Sagebrush is Artemisia tridentata and garden sage is Salvia officinalis.
Me too! Thanks Evelyn! And I need to add a couple of things to my list of seeds too now!
Hi I have tried so many times to grow Herbs in the house but they keep dying I don't know why. I water them when they need water if the pot is light weight. Sometimes I water 1 time a week however they still dye.
And it's entirely possible that mine won't survive either, but I'm going to give it a shot anyway. I really don't do houseplants at all, however I have a few plants in pots that I do overwinter inside. About 1/2 a dozen or so, not many. So far, I've managed to keep them alive, so thought I'd try it with herbs. I won't try them all inside, just a few. I do have some mint in my beds outside, and maybe a couple of other things, and those will stay out, assuming they make it thru the winter, lol! Mints are like weeds for me tho, it's pretty hard for me to kill them. It would be great to have some fresh herbs for cooking and such with, so wish me luck! Gotta get some pots for them now, so gotta go visit Sis this weekend. (She bought tons of them last year at auction, so raiding her stash, lol!)
What kind of light do you have for your herbs? They definitely need sun. The seed packets I have for Basil, Thyme, Oregano, Cilantro, and Parsley all say "full sun". If you have a window-sill that gets full morning or afternoon sun (several hours), they would probably grow there. You'd just need to turn the pots occasionally so the plants don't lean towards the light. Most potting mixes have some nutrients, so it's most likely the issue with growing is sunlight.

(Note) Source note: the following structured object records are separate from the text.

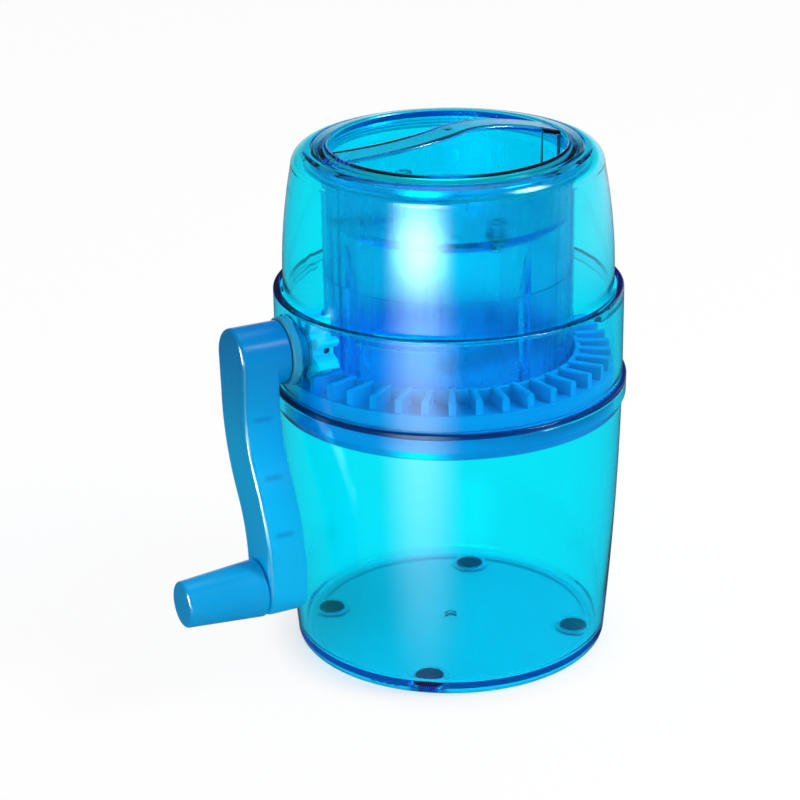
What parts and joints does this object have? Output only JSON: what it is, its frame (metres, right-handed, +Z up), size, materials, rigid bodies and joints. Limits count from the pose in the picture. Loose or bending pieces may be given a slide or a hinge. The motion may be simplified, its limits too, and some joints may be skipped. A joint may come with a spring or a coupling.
{
  "type": "hand-cranked ice shaver",
  "caption": "Clear hand-cranked ice shaver: side crank turns a pinion and crown gear with a blade under the ice hopper; shavings drop in the cup below.",
  "frame": {"origin": "on the body's axis, in the plane of the table under the foot ring", "axes": "+Z up along the body's axis, the crank on the -X side with its shaft along X, its arm hanging down and swept towards -Y"},
  "size_m": [0.1779, 0.1272, 0.191],
  "materials": {
    "cup_plastic": "clear, glossy, tinted bright blue",
    "collar_plastic": "clear, glossy, tinted bright blue",
    "dome_plastic": "clear, glossy, tinted bright blue",
    "hopper_plastic": "clear, glossy, tinted bright blue",
    "lid_plastic": "clear, glossy, tinted bright blue",
    "press_plastic": "clear, tinted bright blue",
    "gear_plastic": "satin blue moulding",
    "ring_plastic": "satin blue moulding",
    "crank_plastic": "satin blue moulding",
    "pinion_plastic": "satin pale cyan moulding",
    "bush_plastic": "satin pale moulding",
    "steel": "ground stainless steel",
    "rubber": "matt dark rubber"
  },
  "bodies": {
    "base": {"cup": "cup_plastic", "rubber_feet": "rubber"},
    "housing": {"collar": "collar_plastic", "retainer_ring": "ring_plastic", "crank_bush": "bush_plastic"},
    "dome": {"dome": "dome_plastic", "hopper": "hopper_plastic"},
    "lid": {"lid": "lid_plastic", "ice_press": "press_plastic", "press_screws": "steel"},
    "disc": {"gear_disc": "gear_plastic", "blade": "steel", "blade_screws": "steel"},
    "crank": {"crank_arm": "crank_plastic", "crank_shaft": "steel", "pinion": "pinion_plastic", "pinion_pin": "steel", "thrust_washer": "bush_plastic", "knob_pin": "steel"},
    "knob": {"knob": "crank_plastic", "knob_cap": "crank_plastic"}
  },
  "joints": [
    {"name": "housing_lift", "type": "slide", "parent": "base", "child": "housing", "axis": [0, 0, 1], "range_m": [0, 0.03]},
    {"name": "dome_turn", "type": "hinge", "parent": "housing", "child": "dome", "pos_m": [0, 0, 0.134], "axis": [0, 0, 1], "range_deg": [0, 20]},
    {"name": "lid_lift", "type": "slide", "parent": "dome", "child": "lid", "axis": [0, 0, 1], "range_m": [0, 0.06]},
    {"name": "disc_spin", "type": "hinge", "parent": "housing", "child": "disc", "pos_m": [0, 0, 0.105], "axis": [0, 0, 1], "continuous": true},
    {"name": "crank_turn", "type": "hinge", "parent": "housing", "child": "crank", "pos_m": [-0.06, 0, 0.1212], "axis": [-1, 0, 0], "continuous": true},
    {"name": "knob_spin", "type": "hinge", "parent": "crank", "child": "knob", "pos_m": [-0.1, -0.0182, 0.043], "axis": [-1, 0, 0], "continuous": true}
  ],
  "couplings": [
    {"joint": "crank_turn", "follows": "disc_spin", "ratio": 5}
  ]
}
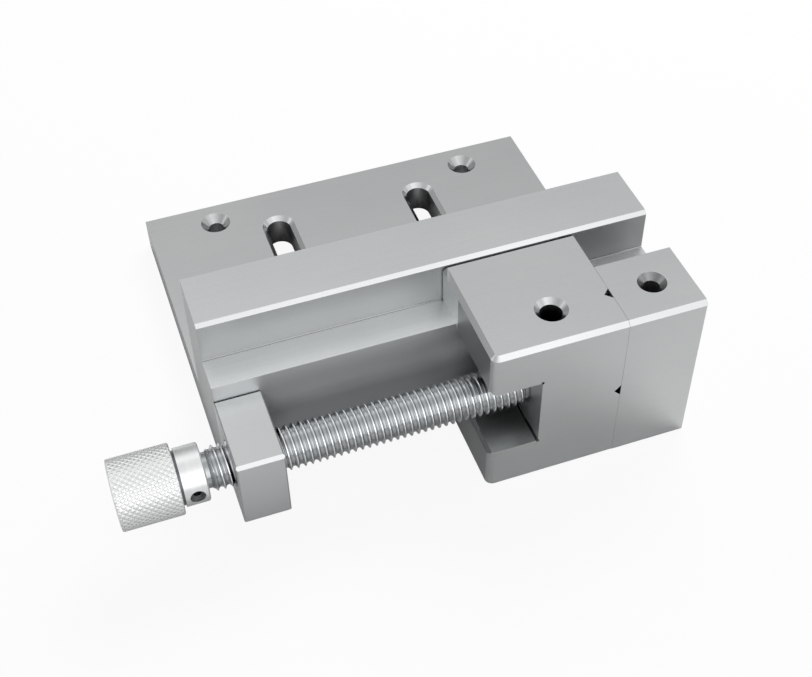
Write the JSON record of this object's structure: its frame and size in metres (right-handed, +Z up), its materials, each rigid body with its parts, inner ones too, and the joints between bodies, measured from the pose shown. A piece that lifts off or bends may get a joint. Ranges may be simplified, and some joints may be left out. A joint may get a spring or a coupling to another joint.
{
  "type": "flanged screw vise",
  "caption": "Ground steel screw vise: L-shaped body with a slotted flange behind, fixed jaw, sliding jaw on a ledge, lead screw through a nut block and a knurled knob.",
  "frame": {"origin": "on the base plane, at the middle of the body's length, under the front face of the rail", "axes": "+X from the knob towards the fixed jaw, along the lead screw; +Y from the jaws towards the flange; +Z up"},
  "size_m": [0.1862, 0.1527, 0.0614],
  "materials": {
    "ground_steel": "fine ground, satin",
    "turned_steel": "bright turned, threaded",
    "knurled_steel": "bright turned, diamond knurl",
    "fastener_steel": "plain stainless"
  },
  "bodies": {
    "vise_body": {"vise_body": "ground_steel", "nut_block": "ground_steel", "nut_block_screw_lower": "fastener_steel", "nut_block_screw_upper": "fastener_steel", "nut_block_dowel_left": "fastener_steel", "nut_block_dowel_right": "fastener_steel"},
    "moving_jaw": {"moving_jaw": "ground_steel", "jaw_keeper": "ground_steel", "keeper_screw_left": "fastener_steel", "keeper_screw_right": "fastener_steel", "journal_set_screw": "fastener_steel"},
    "lead_screw": {"lead_screw": "turned_steel", "knob": "knurled_steel", "knob_set_screw": "fastener_steel"}
  },
  "joints": [
    {"name": "jaw_slide", "type": "slide", "parent": "vise_body", "child": "moving_jaw", "axis": [-1, 0, 0], "range_m": [0, 0.062]},
    {"name": "screw_turn", "type": "hinge", "parent": "moving_jaw", "child": "lead_screw", "pos_m": [0, -0.0288, 0.0298], "axis": [-1, 0, 0], "range_deg": [0, 9705]}
  ],
  "couplings": [
    {"joint": "screw_turn", "follows": "jaw_slide", "rad_per_m": 2731.8}
  ]
}
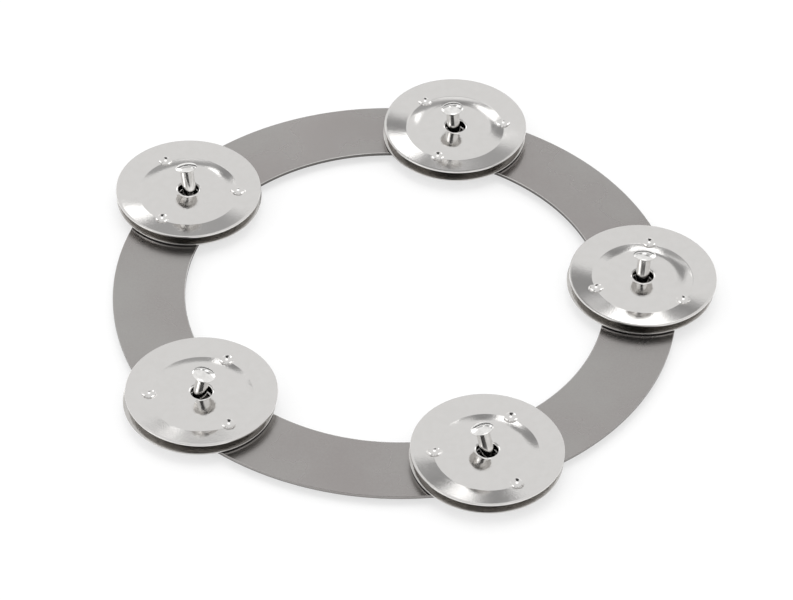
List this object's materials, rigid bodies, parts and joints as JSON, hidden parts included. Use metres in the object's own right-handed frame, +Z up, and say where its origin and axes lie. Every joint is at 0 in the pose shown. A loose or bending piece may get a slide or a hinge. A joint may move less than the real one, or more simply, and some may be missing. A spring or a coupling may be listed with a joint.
{
  "type": "ching ring",
  "caption": "Flat steel ring with pairs of pressed metal jingles on loose rivets, laid on a hi-hat cymbal round its rod.",
  "frame": {"origin": "centre of the ring at the level of the surface that the rivets' tails stand on", "axes": "+Z up along the ring's axis; +X from the centre to the first of the evenly spaced stations"},
  "size_m": [0.1635, 0.1676, 0.0137],
  "materials": {
    "ring_steel": "matt grey steel sheet with fine grain and bright edges",
    "jingle_nickel": "mirror-bright nickel plate on pressed steel",
    "rivet_steel": "bright plated steel"
  },
  "bodies": {
    "ring": {"ring": "ring_steel"},
    "rivet_1": {"rivet_1": "rivet_steel"},
    "rivet_2": {"rivet_2": "rivet_steel"},
    "rivet_3": {"rivet_3": "rivet_steel"},
    "rivet_4": {"rivet_4": "rivet_steel"},
    "rivet_5": {"rivet_5": "rivet_steel"},
    "lower_jingle_1": {"lower_jingle_1": "jingle_nickel"},
    "lower_jingle_2": {"lower_jingle_2": "jingle_nickel"},
    "lower_jingle_3": {"lower_jingle_3": "jingle_nickel"},
    "lower_jingle_4": {"lower_jingle_4": "jingle_nickel"},
    "lower_jingle_5": {"lower_jingle_5": "jingle_nickel"},
    "upper_jingle_1": {"upper_jingle_1": "jingle_nickel"},
    "upper_jingle_2": {"upper_jingle_2": "jingle_nickel"},
    "upper_jingle_3": {"upper_jingle_3": "jingle_nickel"},
    "upper_jingle_4": {"upper_jingle_4": "jingle_nickel"},
    "upper_jingle_5": {"upper_jingle_5": "jingle_nickel"}
  },
  "joints": [
    {"name": "rivet_1_spin", "type": "hinge", "parent": "ring", "child": "rivet_1", "pos_m": [0.06705, 0, 0.00291], "axis": [0.0503, 0.2017, 0.9781], "continuous": true},
    {"name": "rivet_2_spin", "type": "hinge", "parent": "ring", "child": "rivet_2", "pos_m": [0.02072, 0.06377, 0.00291], "axis": [-0.0827, 0.0694, 0.9942], "continuous": true},
    {"name": "rivet_3_spin", "type": "hinge", "parent": "ring", "child": "rivet_3", "pos_m": [-0.05425, 0.03941, 0.00291], "axis": [-0.1151, 0.2778, 0.9537], "continuous": true},
    {"name": "rivet_4_spin", "type": "hinge", "parent": "ring", "child": "rivet_4", "pos_m": [-0.05425, -0.03941, 0.00291], "axis": [0.1758, 0.0216, 0.9842], "continuous": true},
    {"name": "rivet_5_spin", "type": "hinge", "parent": "ring", "child": "rivet_5", "pos_m": [0.02072, -0.06377, 0.00291], "axis": [-0.2235, 0.2012, 0.9537], "continuous": true},
    {"name": "lower_jingle_1_lift", "type": "slide", "parent": "ring", "child": "lower_jingle_1", "axis": [0.0503, 0.2017, 0.9781], "range_m": [0, 0.00252]},
    {"name": "lower_jingle_2_lift", "type": "slide", "parent": "ring", "child": "lower_jingle_2", "axis": [-0.0827, 0.0694, 0.9942], "range_m": [0, 0.00261]},
    {"name": "lower_jingle_3_lift", "type": "slide", "parent": "ring", "child": "lower_jingle_3", "axis": [-0.1151, 0.2778, 0.9537], "range_m": [0, 0.00241]},
    {"name": "lower_jingle_4_lift", "type": "slide", "parent": "ring", "child": "lower_jingle_4", "axis": [0.1758, 0.0216, 0.9842], "range_m": [0, 0.00255]},
    {"name": "lower_jingle_5_lift", "type": "slide", "parent": "ring", "child": "lower_jingle_5", "axis": [-0.2235, 0.2012, 0.9537], "range_m": [0, 0.00241]},
    {"name": "upper_jingle_1_lift", "type": "slide", "parent": "lower_jingle_1", "child": "upper_jingle_1", "axis": [0.0503, 0.2017, 0.9781], "range_m": [0, 0.00252]},
    {"name": "upper_jingle_2_lift", "type": "slide", "parent": "lower_jingle_2", "child": "upper_jingle_2", "axis": [-0.0827, 0.0694, 0.9942], "range_m": [0, 0.00261]},
    {"name": "upper_jingle_3_lift", "type": "slide", "parent": "lower_jingle_3", "child": "upper_jingle_3", "axis": [-0.1151, 0.2778, 0.9537], "range_m": [0, 0.00241]},
    {"name": "upper_jingle_4_lift", "type": "slide", "parent": "lower_jingle_4", "child": "upper_jingle_4", "axis": [0.1758, 0.0216, 0.9842], "range_m": [0, 0.00255]},
    {"name": "upper_jingle_5_lift", "type": "slide", "parent": "lower_jingle_5", "child": "upper_jingle_5", "axis": [-0.2235, 0.2012, 0.9537], "range_m": [0, 0.00241]}
  ]
}
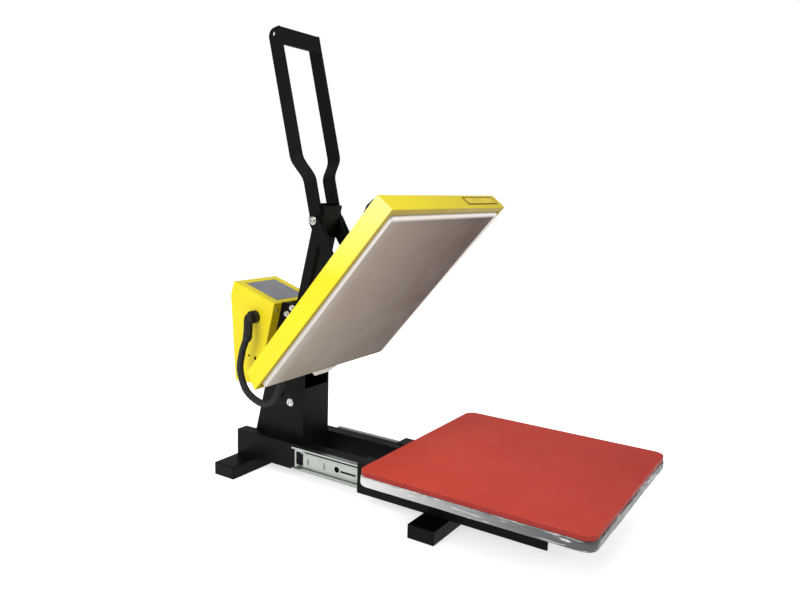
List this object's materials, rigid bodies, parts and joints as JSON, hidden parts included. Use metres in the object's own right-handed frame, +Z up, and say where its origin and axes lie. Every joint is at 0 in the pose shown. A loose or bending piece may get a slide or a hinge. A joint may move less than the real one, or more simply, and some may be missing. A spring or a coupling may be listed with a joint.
{
  "type": "heat press",
  "caption": "Swing-up flat heat press with a pull-out lower platen, toggle handle and a control box behind the tower.",
  "frame": {"origin": "on the floor under the middle of the machine's outer box", "axes": "+Z up, +Y from the operator to the rear, +X to the operator's right"},
  "size_m": [0.384, 0.7885, 0.8386],
  "materials": {
    "black_paint": "gloss black paint",
    "yellow_coat": "yellow powder coat",
    "bright_steel": "turned steel",
    "zinc_plate": "zinc plated steel",
    "cast_aluminium": "coated aluminium",
    "black_plate": "black anodised",
    "silicone": "red silicone",
    "black_rubber": "matte",
    "fibre": "glass fibre mat",
    "ceramic": "ceramic",
    "black_plastic": "fine grain",
    "display": "display window",
    "board": "circuit board"
  },
  "bodies": {
    "root": {"base_beam_left": "black_paint", "base_beam_right": "black_paint", "front_foot": "black_paint", "rear_foot": "black_paint", "cross_member": "black_paint", "tower_side_left": "black_paint", "tower_side_right": "black_paint", "tower_front_plate": "black_paint", "tower_rear_plate": "black_paint", "hinge_shaft": "black_paint", "toggle_pin_left": "bright_steel", "toggle_pin_right": "bright_steel", "cross_bolt": "bright_steel", "stop_bolt": "bright_steel", "top_bolt": "bright_steel", "open_stop": "black_rubber", "slide_outer_left": "zinc_plate", "slide_outer_right": "zinc_plate", "control_box": "yellow_coat", "screen": "display", "circuit_board": "board", "power_inlet": "black_plastic", "fuse_holder": "black_plastic", "switch_bezel": "black_plastic", "box_gland": "black_plastic", "conduit": "black_plastic"},
    "arm": {"arm_tube": "black_paint", "arm_leg_left": "black_paint", "arm_leg_right": "black_paint", "rear_bracket": "black_paint", "support_channel": "black_paint", "backing_plate": "zinc_plate", "insulation": "fibre", "heating_element": "bright_steel", "heat_plate": "cast_aluminium", "terminal_block": "ceramic", "cover": "yellow_coat", "cover_gland": "black_plastic", "pivot_bolt": "bright_steel"},
    "handle": {"handle_bar_left": "black_paint", "handle_bar_right": "black_paint", "handle_crossbar": "black_paint", "link_pin_left": "bright_steel", "link_pin_right": "bright_steel"},
    "toggle_links": {"toggle_link_left": "black_paint", "toggle_link_right": "black_paint"},
    "drawer": {"tray": "black_paint", "platen_bar_front": "black_paint", "platen_bar_rear": "black_paint", "lower_platen": "black_plate", "silicone_pad": "silicone", "slide_inner_left": "zinc_plate", "slide_inner_right": "zinc_plate"},
    "middle_slides": {"slide_middle_left": "zinc_plate", "slide_middle_right": "zinc_plate"},
    "knob": {"pressure_knob": "black_plastic", "pressure_screw": "bright_steel"},
    "power_switch": {"power_switch": "black_plastic"}
  },
  "joints": [
    {"name": "arm_hinge", "type": "hinge", "parent": "root", "child": "arm", "pos_m": [0, 0.29, 0.1595], "axis": [1, 0, 0], "range_deg": [0, 50], "deforming": ["conduit"]},
    {"name": "handle_pivot", "type": "hinge", "parent": "arm", "child": "handle", "pos_m": [0, 0.20603, 0.49698], "axis": [1, 0, 0], "range_deg": [0, 50.1]},
    {"name": "toggle_pivot", "type": "hinge", "parent": "root", "child": "toggle_links", "pos_m": [0, 0.25, 0.2285], "axis": [1, 0, 0], "range_deg": [0, 55.6]},
    {"name": "drawer_slide", "type": "slide", "parent": "root", "child": "drawer", "axis": [0, 1, 0], "range_m": [0, 0.178]},
    {"name": "middle_slide", "type": "slide", "parent": "root", "child": "middle_slides", "axis": [0, 1, 0], "range_m": [0, 0.0216]},
    {"name": "knob_turn", "type": "hinge", "parent": "arm", "child": "knob", "pos_m": [0, 0.02967, 0.46975], "axis": [0, 0.766, 0.6428], "range_deg": [-720, 720]},
    {"name": "switch_rock", "type": "hinge", "parent": "root", "child": "power_switch", "pos_m": [0, 0.3877, 0.24334], "axis": [1, 0, 0], "range_deg": [0, 14]}
  ],
  "couplings": [
    {"joint": "handle_pivot", "follows": "arm_hinge", "ratio": 1},
    {"joint": "toggle_pivot", "follows": "arm_hinge", "ratio": 1.111},
    {"joint": "middle_slide", "follows": "drawer_slide", "ratio": 0.12}
  ]
}
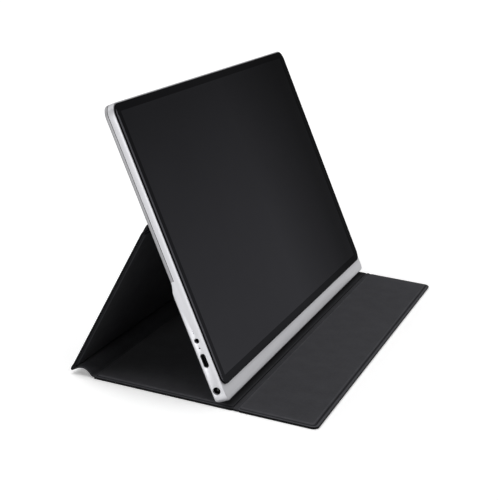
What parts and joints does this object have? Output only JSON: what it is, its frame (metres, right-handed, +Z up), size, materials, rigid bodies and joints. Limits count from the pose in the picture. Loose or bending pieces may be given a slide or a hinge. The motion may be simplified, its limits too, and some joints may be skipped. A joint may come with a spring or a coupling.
{
  "type": "portable monitor with cover",
  "caption": "Thin flat screen in a silver housing, propped up at a lean by a folding leather cover with a strut, a base and a front flap.",
  "frame": {"origin": "centre of the footprint, on the surface that the cover lies on", "axes": "+X along the screen to the viewer's right, +Y away from the viewer, +Z up"},
  "size_m": [0.368, 0.1876, 0.2005],
  "materials": {
    "screen_glass": "polished black cover glass",
    "gasket": "black adhesive foam",
    "display": "dark display layers",
    "light_guide": "clear acrylic with diffuser films",
    "silver_housing": "fine bead-blasted silver",
    "back_cover": "satin silver grey",
    "steel": "plain plated steel",
    "black_plastic": "moulded black plastic",
    "circuit_board": "green solder mask",
    "cable": "polyimide and coloured insulation",
    "cover_skin": "dark charcoal pressed grain",
    "cover_lining": "dark charcoal brushed microfibre",
    "panel_board": "plain glass-fibre sheet",
    "magnet": "nickel-plated magnet"
  },
  "bodies": {
    "base": {"base_board": "panel_board", "base_skin": "cover_skin", "base_lining": "cover_lining", "flap_crease": "cover_skin"},
    "flap": {"flap_board": "panel_board", "flap_skin": "cover_skin", "flap_lining": "cover_lining", "flap_magnets": "magnet"},
    "spine": {"spine_skin": "cover_skin", "spine_lining": "cover_lining", "strut_crease": "cover_skin", "spine_crease": "cover_skin"},
    "strut": {"strut_board": "panel_board", "strut_skin": "cover_skin", "strut_lining": "cover_lining"},
    "screen": {"cover_glass": "screen_glass", "glass_gasket": "gasket", "lcd_cell": "display", "light_guide": "light_guide", "led_strip": "light_guide", "backlight_tray": "steel", "housing_frame": "silver_housing", "mid_frame": "back_cover", "rear_plate": "back_cover", "lower_back_cover": "silver_housing", "main_board": "circuit_board", "shield_can": "steel", "usb_c_socket": "steel", "usb_c_tongue": "black_plastic", "audio_jack": "black_plastic", "dc_socket": "black_plastic", "dc_pin": "steel", "status_light_pipe": "light_guide", "button_board": "circuit_board", "tact_switches": "black_plastic", "speaker_left": "black_plastic", "speaker_right": "black_plastic", "speaker_leads": "cable", "display_flex": "cable", "cover_screws": "steel", "board_screws": "steel", "steel_plates": "steel", "back_panel_board": "panel_board", "back_panel_skin": "cover_skin", "back_panel_lining": "cover_lining", "back_panel_magnets": "magnet", "panel_crease": "cover_skin"},
    "power_button": {"power_button": "silver_housing"},
    "menu_rocker": {"menu_rocker": "silver_housing"}
  },
  "joints": [
    {"name": "strut_fold", "type": "hinge", "parent": "spine", "child": "strut", "pos_m": [0, 0.09287, 0.003], "axis": [-1, 0, 0], "range_deg": [0, 107], "deforming": ["strut_crease"]},
    {"name": "spine_fold", "type": "hinge", "parent": "base", "child": "spine", "pos_m": [0, 0.07697, 0.00125], "axis": [-1, 0, 0], "range_deg": [0, 6.28], "deforming": ["spine_crease"]},
    {"name": "screen_fold", "type": "hinge", "parent": "strut", "child": "screen", "pos_m": [0, 0.04264, 0.11651], "axis": [1, 0, 0], "range_deg": [0, 48.8], "deforming": ["panel_crease"]},
    {"name": "flap_fold", "type": "hinge", "parent": "base", "child": "flap", "pos_m": [0, -0.03392, 0.0007], "axis": [-1, 0, 0], "range_deg": [0, 116], "deforming": ["flap_crease"]},
    {"name": "power_press", "type": "slide", "parent": "screen", "child": "power_button", "axis": [-1, 0, 0], "range_m": [0, 0.0004], "stiffness_N_per_m": 600},
    {"name": "menu_rock", "type": "hinge", "parent": "screen", "child": "menu_rocker", "pos_m": [0.1802, -0.00854, 0.03047], "axis": [0, 0.8829, -0.4695], "range_deg": [-2.2, 2.2], "stiffness_Nm_per_rad": 0.05}
  ],
  "couplings": [
    {"joint": "spine_fold", "follows": "strut_fold", "ratio": 0.05868},
    {"joint": "screen_fold", "follows": "strut_fold", "ratio": 0.45606}
  ]
}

Thanks for the info David. I plan on growing mine in windows that face to the south and get lots of sun, so hopefully they will do fine there. I picked a really neat bakers rack for just that and put it in the window in my office. It gets sun as long as the sun is out, so maybe?? Course, in the summer, they will be outside. That's the beauty of pots, can move them wherever I need to, lol! And most of them I am going to start as soon as I get the seeds, inside, so hopefully they will have a good start before spring actually gets here. It's 8 below today, not counting wind chill, so I'm thinking it will be awhile before spring gets here. Hopefully in May tho, lol!
Why not choose one shelf in your baker's rack and install a simple fluorescent light? Or you could go to wallyworld and buy a couple of inexpensive plant lights. They're inexpensive to run, and the plants love it. You can tie the lamps to the bottom of the shelf above, and they take up no room (ask anyone who starts seeds indoors).
The sage you need may also be called purple sage (salvia officinalis) for its purple flowers. In zone 6 it comes up every year as do lemon balm and lady's mantle. Oregano, too. The dill just keeps reseeding itself. Use dill in chicken soups, and you will be amazed at the aroma. Just pinch off the bloom spike from basil, and watch it spread beautifully.
One of the things I love about herbs is that they smell so heavenly when watered with a hose or light sprayer. You know, they give so much and ask so little.
Great idea on the lighting! I actually have an old unused florescent light out in the garage, and when at my DM's house, found a plant bulb for it that she was going to throw out, lol! Nabbed that thing and brought it home, so one of the things on my agenda for tomorrow is hanging a light! Am thinking I'll try to pick up one or 2 more also, for another shelf unit I have just sitting in the garage collecting dust. And then get to seed shopping, of course, lol!